* **WHAT IS BEING ASKED**
Print, exactly as they stand, the lines from the start of the listing to the line containing "-1), lining, thick=LINING)", inclusive.

* **COLLECTED MATERIAL**
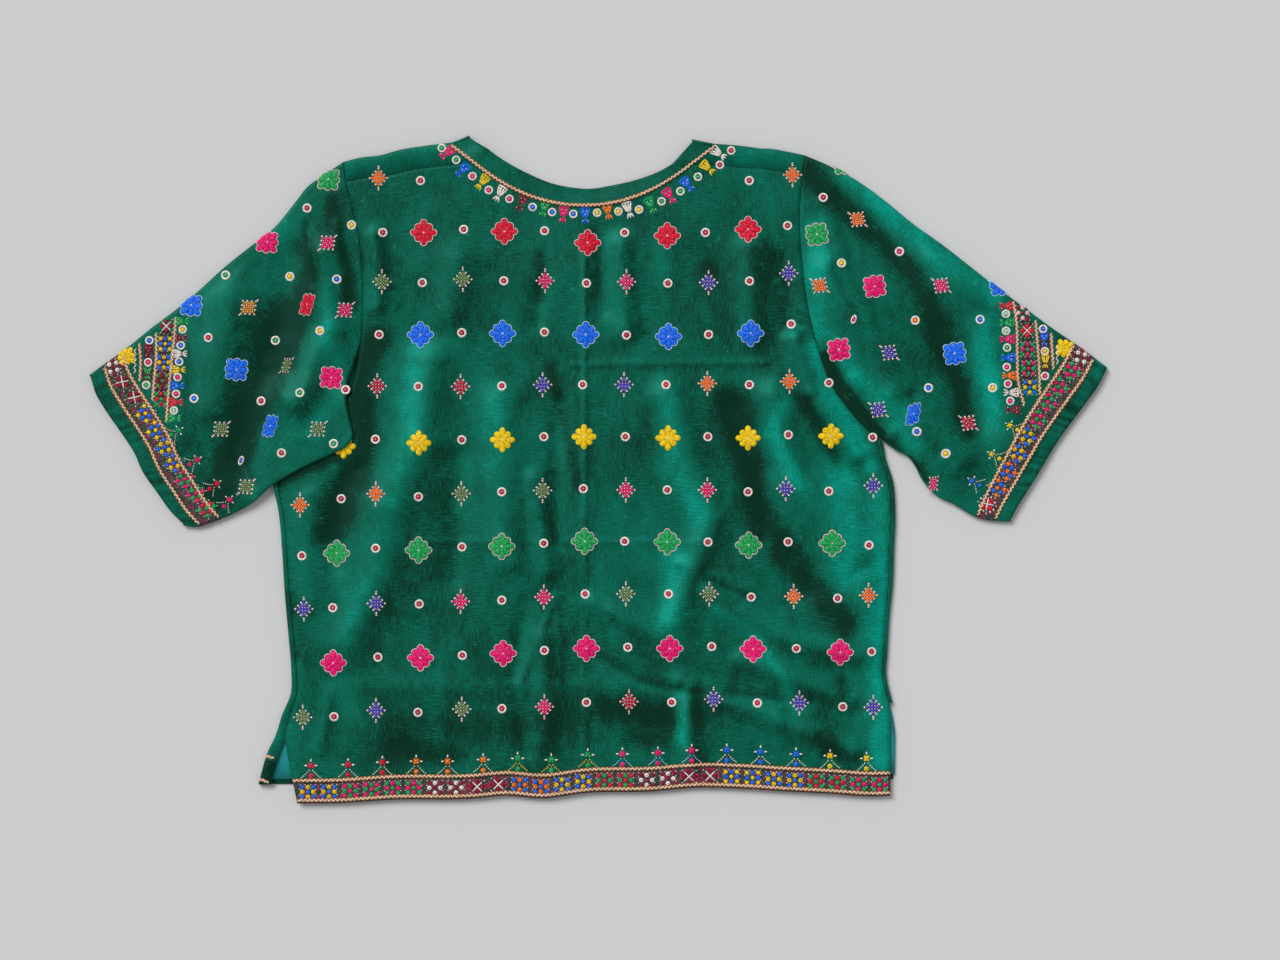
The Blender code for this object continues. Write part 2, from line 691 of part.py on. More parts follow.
def build_lining(plan, lining):
    """The lining that shows in the side vents, lying inside the front along its hem."""
    rows = plan[:, 0, 1] < LINING_TOP - SEAM_GAP
    flat = plan[rows].copy()
    low = down_by(flat[0], BORDER_HEIGHT - LINING_RISE)
    flat = np.concatenate([low[None], flat])
    flat[:, 0, 0] += SEAM_GAP
    flat[:, -1, 0] -= SEAM_GAP
    top = CLOTH + SEAM_GAP + LINING
    wall("front_lining", upright(flat, top), ways(flat.shape[:2], -1), lining, thick=LINING)


def build_neck(silk, gold):
    """The band round the neck: the back's half on top, the front's on the floor with its ends
    turned up over the shoulders, and the braid that covers the back's seam."""
    shares = neck_shares()
    outer = neckline(shares, NECK_BACK_DEPTH, False)
    table = np.array(NECK_EDGE)
    x = table[0, 0] + (table[-1, 0] - table[0, 0]) * shares
    inner = np.stack([x, np.interp(x, table[:, 0], table[:, 1])], axis=1)
    inner[[0, -1], 1] -= FOLD_RADIUS
    toward = (inner - outer) / np.linalg.norm(inner - outer, axis=1)[:, None]
    seam_side = outer + toward * SEAM_GAP
    steps = np.array([0.0, 0.5, 1.0])[:, None]
    band = seam_side[None] + (inner - seam_side)[None] * steps[..., None]
    sink = neck_drop(shares)
    z = EDGE_HEIGHT - sink[None] * (1 + NECK_BAND_SINK * steps)
    wall("neck_band_back", upright(band, z), ways(z.shape, -1), silk)

    braid = np.stack([outer - toward * BRAID_WIDTH / 2, outer + toward * BRAID_WIDTH / 2])
    braid_z = EDGE_HEIGHT - sink[None] + 2 * SEAM_GAP + BRAID_THICK
    wall("neck_braid", upright(braid, braid_z), ways((2, len(shares)), -1), gold, thick=BRAID_THICK)

    outer = neckline(np.linspace(0, 1, NECK_PLACES), NECK_FRONT_DEPTH, True)
    centre = (outer[0] + outer[-1]) / 2
    reach = np.linalg.norm(outer - centre, axis=1)[:, None]
    inner = centre + (outer - centre) * (reach - NECK_BAND) / reach
    inner[0], inner[-1] = down_by(table[0], FOLD_RADIUS), down_by(table[-1], FOLD_RADIUS)
    toward = (inner - outer) / np.linalg.norm(inner - outer, axis=1)[:, None]
    floor = np.stack([outer + toward * SEAM_GAP, inner], axis=1)
    up = np.tile([0.0, 1.0], (2, 1))
    (start, start_way), (stop, stop_way) = (
        turn(row, up, FOLD_RADIUS, EDGE_HEIGHT) for row in (floor[0], floor[-1])
    )
    for points in (start, stop):
        points[-1, :, 1] += SEAM_GAP
    flat = upright(floor, 0.0)
    grid = np.concatenate([start[:0:-1], flat, stop[1:]])
    way = np.concatenate([start_way[:0:-1], ways(flat.shape[:2], 1), stop_way[1:]])
    wall("neck_band_front", grid, way, silk)


def flap_lift(x, y):
    """How much higher the left sleeve lies where its flap is on the body."""
    across = smooth((x - LIFT_X[0]) / (LIFT_X[1] - LIFT_X[0]))
    return FLAP_LIFT * across * smooth((y - LIFT_Y[0]) / (LIFT_Y[1] - LIFT_Y[0]))


def pulled(curve, start, stop):
    """The curve with its ends drawn to start and stop, fading quickly along it."""
    share = np.linspace(0, 1, len(curve))[:, None]
    return curve + (start - curve[0]) * (1 - share) ** 6 + (stop - curve[-1]) * share**6


def even_at_cuff(edge, length, share):
    """Places along a sleeve's underarm edge for its rows. Near the cuff they are as far apart
    as on the top fold, which has the given length, so that the cuff's strips keep their width."""
    own = np.linalg.norm(np.diff(along(edge, np.linspace(0, 1, 60)), axis=0), axis=1).sum()
    back = 1 - share
    return share - (length / own - 1) * back * share**3


def sleeve_sheet(side):
    """A sleeve as one sheet: the margin under its underarm edge, the upper layer, the turn at
    its top fold and the lower layer, in rows from the armhole to the cuff."""
    left = side == "left"
    top = SLEEVE_LEFT_TOP if left else SLEEVE_RIGHT_TOP
    cuff = SLEEVE_LEFT_CUFF if left else SLEEVE_RIGHT_CUFF
    edge = SLEEVE_LEFT_FLAP if left else SLEEVE_RIGHT_EDGE
    share = np.linspace(0, 1, SLEEVE_ROWS)
    hole = armhole(side, -SEAM_GAP / 2)[::-1]
    handed = -1.0 if left else 1.0
    top_edge = along(top, share)
    fold_length = np.linalg.norm(np.diff(top_edge, axis=0), axis=1).sum()
    under_edge = along(edge, even_at_cuff(edge, fold_length, share))
    top_out, edge_out = -outward(top_edge) * handed, outward(under_edge) * handed
    top_out[0] = (0.0, 1.0)
    top_in = top_edge - top_out * FOLD_RADIUS
    top_in[0] = hole[0]
    under_in = under_edge - edge_out * UNDERARM_RADIUS
    underarm = np.array(SIDES[-1])
    floor_end = underarm[[1, 0]] if left else underarm[[4, 3]]
    floor_end = floor_end + [handed * 2 * SEAM_GAP, 2 * SEAM_GAP]
    if left:
        upper_hole = np.concatenate([hole[: len(hole) - FLAP_ROW - 1], [under_in[0]]])
        lower_edge = along(SLEEVE_LEFT_UNDER, even_at_cuff(SLEEVE_LEFT_UNDER, fold_length, share))
    else:
        upper_hole = np.concatenate([hole, [under_in[0]]])
        lower_edge = under_in
    lower_edge = pulled(lower_edge, floor_end, lower_edge[-1])
    plans = []
    lower_hole = np.concatenate([hole[:-1] if left else hole, [floor_end]])
    for start, far in ((upper_hole, under_in), (lower_hole, lower_edge)):
        step = np.linalg.norm(np.diff(start, axis=0), axis=1)
        places = np.concatenate([[0.0], np.cumsum(step)]) / step.sum()
        stop = pulled(along(cuff, places), top_in[-1], far[-1])
        plans.append((coons(start, stop, top_in, far, places, share), places))
    (upper, across), (lower, _) = plans
    width = np.linalg.norm(upper[:, -1] - upper[:, 0], axis=1)[:, None]
    from_edge = np.minimum(across[None], 1 - across[None]) * width
    length = np.linalg.norm(top_edge[-1] - top_edge[0])
    pinned = smooth(from_edge / PIN) * smooth(share[:, None] * length / PIN)
    z = EDGE_HEIGHT + pinned * relief(SLEEVE_FOLDS, upper[..., 0], upper[..., 1])
    z = np.maximum(z, LOWEST_BACK)
    if left:
        z = z + flap_lift(upper[..., 0], upper[..., 1])
    edge_turn, edge_way = turn(upper[:, -1], edge_out, UNDERARM_RADIUS, z[:, -1])
    tuck = edge_turn[0].copy()
    tuck[:, :2] -= edge_out * TUCK
    fold_turn, fold_way = turn(upper[:, 0], top_out, FOLD_RADIUS, z[:, 0], rising=False)
    sheet = np.concatenate(
        [
            tuck[:, None],
            edge_turn.transpose(1, 0, 2)[:, :-1],
            upright(upper, z)[:, ::-1],
            fold_turn.transpose(1, 0, 2)[:, 1:-1],
            upright(lower, 0.0),
        ],
        axis=1,
    )
    way = np.concatenate(
        [
            ways((SLEEVE_ROWS, 1), 1),
            edge_way.transpose(1, 0, 2)[:, :-1],
            ways(upper.shape[:2], -1),
            fold_way.transpose(1, 0, 2)[:, 1:-1],
            ways(lower.shape[:2], 1),
        ],
        axis=1,
    )
    return sheet, way, slice(FOLD_STEPS + 1, FOLD_STEPS + 1 + upper.shape[1])


def cut_rows(sheet, way, start, stop):
    """The part of a sleeve's sheet between two places along it. A place is a distance back
    from the cuff, or None for the sheet's own end."""
    step = np.linalg.norm(np.diff(sheet, axis=0), axis=2).mean(axis=1)
    marks = np.concatenate([np.cumsum(step[::-1])[::-1], [0.0]])
    high = marks[0] if start is None else start
    inside = marks[(marks < high - SHORTEST_CELL) & (marks > stop + SHORTEST_CELL)]
    places = np.concatenate([[high], inside, [stop]])
    if len(places) == 2:
        places = np.array([high, (high + stop) / 2, stop])

    def at(values):
        flat = values.reshape(len(marks), -1)
        made = np.stack([np.interp(-places, -marks, flat[:, k]) for k in range(flat.shape[1])], 1)
        return made.reshape(len(places), *values.shape[1:])

    return at(sheet), at(way)


def build_sleeve(side, silk, border, gold):
    sheet, way, shown = sleeve_sheet(side)
    band_end = CUFF_BAND + SEAM_GAP
    border_end = CUFF_BAND + CUFF_BORDER
    wall(f"sleeve_{side}", *cut_rows(sheet, way, None, border_end + SEAM_GAP), silk)
    wall(f"cuff_border_{side}", *cut_rows(sheet, way, border_end, band_end), border)
    wall(f"cuff_band_{side}", *cut_rows(sheet, way, CUFF_BAND, 0.0), silk)
    for name, place in (("outer", CUFF_BAND), ("inner", border_end)):
        high, low = place + BRAID_WIDTH / 2, place - BRAID_WIDTH / 2
        strip, _ = cut_rows(sheet[:, shown], way[:, shown], high, low)
        z = strip[..., 2].max(axis=0) + SEAM_GAP + BRAID_THICK
        strip = upright(strip[[0, -1], :, :2], z)
        wall(f"cuff_braid_{name}_{side}", strip, ways(strip.shape[:2], -1), gold, thick=BRAID_THICK)


def clear_scene():
    for found in list(bpy.data.objects):
        bpy.data.objects.remove(found, do_unlink=True)
    collection = bpy.data.collections.new("choli_blouse")
    bpy.context.scene.collection.children.link(collection)


def main():
    clear_scene()
    silk = make_material("green_silk", SILK, 0.38)
    border = make_material("mirror_border", BORDER_CLOTH, 0.5)
    gold = make_material("gold_braid", GOLD_THREAD, 0.4, 0.3)
    lining = make_material("turquoise_lining", LINING_CLOTH, 0.45)
    build_back(silk, border, gold)
    build_front(silk, border, lining)
    build_neck(silk, gold)
    for side in ("left", "right"):
        build_sleeve(side, silk, border, gold)


main()
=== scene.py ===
"""The looks of a choli blouse of embroidered shot silk, lying flat with its back uppermost.

Sizes are in millimetres until a mesh is made. +X is to the right of someone who looks down
on the blouse with its neck at the top, +Y is towards the neck and +Z is up. Every sheet of
cloth is a grid of points worked out from named tables, given a thickness, and the stitches
are small shapes laid on it in arrays.
"""

import math

import bpy
import numpy as np
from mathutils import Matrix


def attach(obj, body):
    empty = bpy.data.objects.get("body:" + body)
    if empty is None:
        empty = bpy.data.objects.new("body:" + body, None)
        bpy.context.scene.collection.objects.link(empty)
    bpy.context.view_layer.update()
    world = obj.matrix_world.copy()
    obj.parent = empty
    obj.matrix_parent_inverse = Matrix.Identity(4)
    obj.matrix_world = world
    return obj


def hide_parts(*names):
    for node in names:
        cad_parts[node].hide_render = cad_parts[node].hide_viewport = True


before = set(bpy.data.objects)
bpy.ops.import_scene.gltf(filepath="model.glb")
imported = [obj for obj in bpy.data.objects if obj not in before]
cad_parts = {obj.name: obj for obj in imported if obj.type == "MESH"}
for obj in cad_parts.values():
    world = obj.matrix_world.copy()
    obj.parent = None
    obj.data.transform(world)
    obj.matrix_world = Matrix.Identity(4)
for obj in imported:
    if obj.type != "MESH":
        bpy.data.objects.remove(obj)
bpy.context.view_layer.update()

MM = 0.001
CLOTH = 1.2  # silk and lining together, which sets how the layers lie on each other
SHELL = 0.8  # how thick a layer looks at its edge
SEAM_GAP = 0.3
EDGE_HEIGHT = 5.2  # outer height of a folded edge, front layer to back layer
FOLD_RADIUS = EDGE_HEIGHT / 2
UNDERARM_RADIUS = (EDGE_HEIGHT - CLOTH - SEAM_GAP) / 2
FLAP_LIFT = 4.0  # the left sleeve's flap lies on the body, this much higher
LOWEST_BACK = 2 * CLOTH + SEAM_GAP + 0.2
LOWEST_OVER_LINING = 4.1
FOLD_STEPS = 8
TUCK = 4.0  # the hidden margin under a sleeve's underarm edge
CELL = 2.6  # cloth cells of the back
FRONT_CELL = 5.0
NECK_PLACES = 84
SLEEVE_ROWS = 96
BAND_STEPS = 9
SHORTEST_CELL = 0.6
LINING = 1.0
LINING_TOP = -190.0
LINING_RISE = 4.0  # the lining ends this far above the hem
BORDER_HEIGHT = 18.5
NECK_BAND = 14.0
CUFF_BAND = 13.4
CUFF_BORDER = 17.4
SHOULDER_STRIP = 16.0  # the front turns over the shoulder by this much
BRAID_WIDTH = 3.2
BRAID_THICK = 1.0
BRAID_INSET = 1.0

# The body's sides from the vents up to the underarm. Fold is the folded edge of the front
# layer, and margin the end of its turned edge, where the back is sewn to it.
SIDES = (
    # y left, fold left, margin left, y right, fold right, margin right
    (-214.0, -258.8, -250.3, -186.0, 235.2, 232.0), (-196.0, -253.0, -246.4, -176.0, 232.4, 229.0),
    (-178.0, -245.8, -240.8, -162.0, 230.0, 226.4), (-160.0, -245.6, -241.2, -146.0, 231.0, 227.4),
    (-130.0, -248.0, -243.8, -118.0, 232.6, 229.0), (-98.0, -250.8, -246.8, -90.0, 235.4, 231.6),
    (-66.0, -252.8, -248.9, -62.0, 236.4, 232.5), (-34.0, -255.6, -251.7, -34.0, 237.4, 233.5),
    (-8.0, -260.6, -256.8, -8.0, 235.2, 231.3), (8.0, -261.0, -257.4, 10.0, 229.4, 225.6),
    (22.0, -261.0, -257.6, 24.0, 226.2, 222.6),
)
# Below the vents the layers part: the front's edge and turned margin, and the back's edge.
FRONT_VENTS = (
    # y left, fold left, margin left, y right, edge right
    (-251.2, -271.8, -260.4, -247.0, 235.6), (-232.7, -267.0, -256.8, -228.5, 237.0),
    (-223.0, -263.4, -253.6, -207.0, 236.8),
)
BACK_VENTS = (
    # y left, left, y right, right
    (-266.4, -240.4, -260.2, 233.0), (-247.0, -244.0, -241.0, 233.0),
    (-236.0, -246.6, -224.0, 233.0), (-225.0, -248.6, -205.0, 232.6),
)
# The armhole seams above the underarm, left and right. The last two rows are where the
# shoulder seam meets them and where the shoulder fold begins.
ARMHOLES = (
    # x left, y left, x right, y right
    (-232.0, 29.0, 214.8, 32.0), (-214.0, 39.0, 205.2, 42.0), (-205.0, 50.0, 194.0, 56.0),
    (-198.5, 64.0, 185.0, 70.0), (-194.0, 80.0, 179.6, 84.0), (-190.8, 98.0, 171.4, 112.0),
    (-188.6, 134.0, 165.6, 140.0), (-189.2, 166.0, 162.4, 168.0), (-192.6, 193.0, 160.6, 194.0),
    (-197.6, 212.0, 161.0, 214.0), (-201.8, 230.4, 163.0, 236.0), (-203.4, 243.8, 164.6, 249.0),
)
FLAP_ROW = 5  # the left armhole's row where the flap begins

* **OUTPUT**
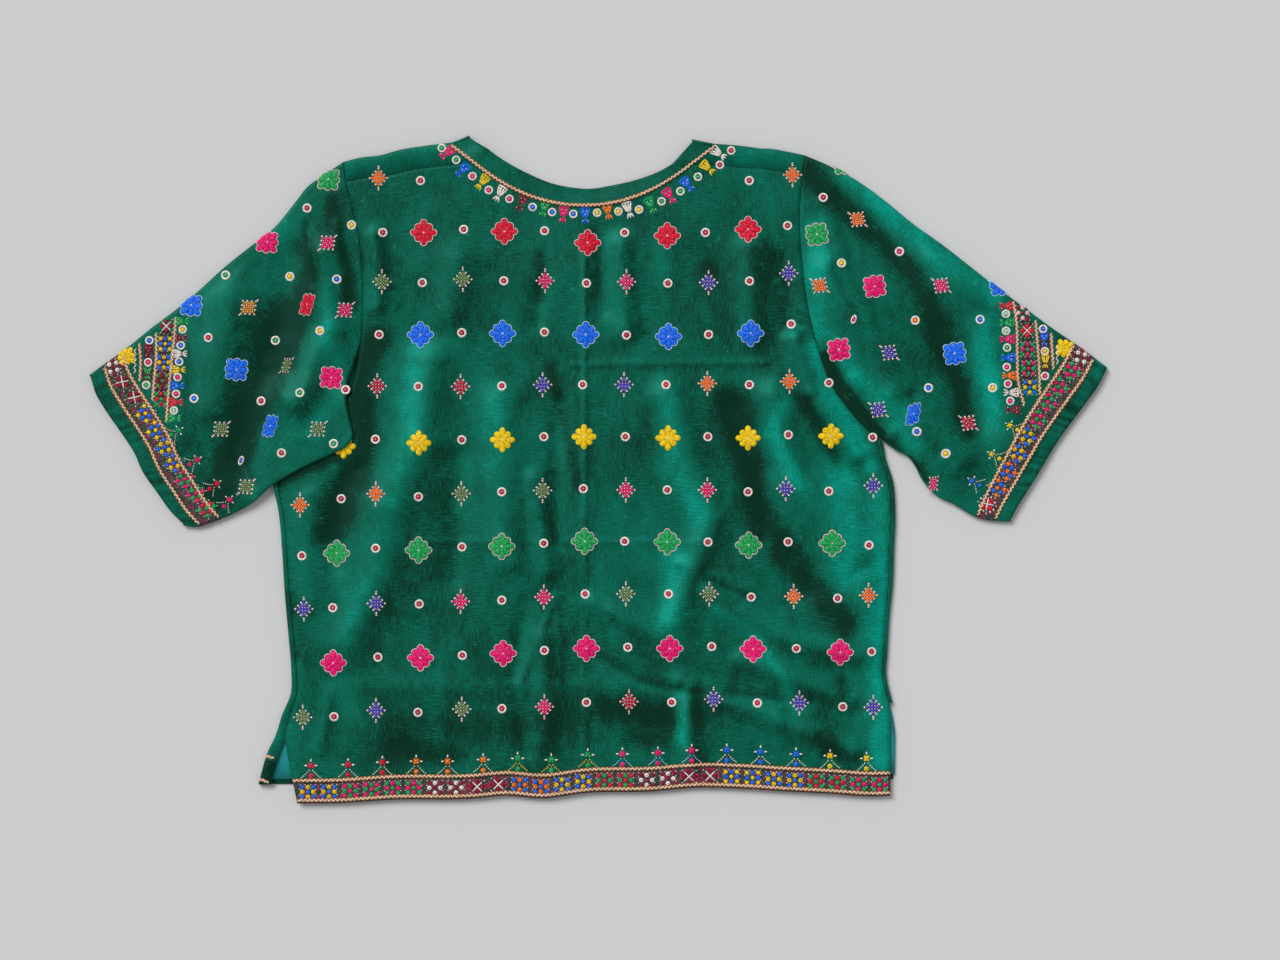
The Blender code for this object continues. Write part 2, from line 691 of part.py on. More parts follow.
def build_lining(plan, lining):
    """The lining that shows in the side vents, lying inside the front along its hem."""
    rows = plan[:, 0, 1] < LINING_TOP - SEAM_GAP
    flat = plan[rows].copy()
    low = down_by(flat[0], BORDER_HEIGHT - LINING_RISE)
    flat = np.concatenate([low[None], flat])
    flat[:, 0, 0] += SEAM_GAP
    flat[:, -1, 0] -= SEAM_GAP
    top = CLOTH + SEAM_GAP + LINING
    wall("front_lining", upright(flat, top), ways(flat.shape[:2], -1), lining, thick=LINING)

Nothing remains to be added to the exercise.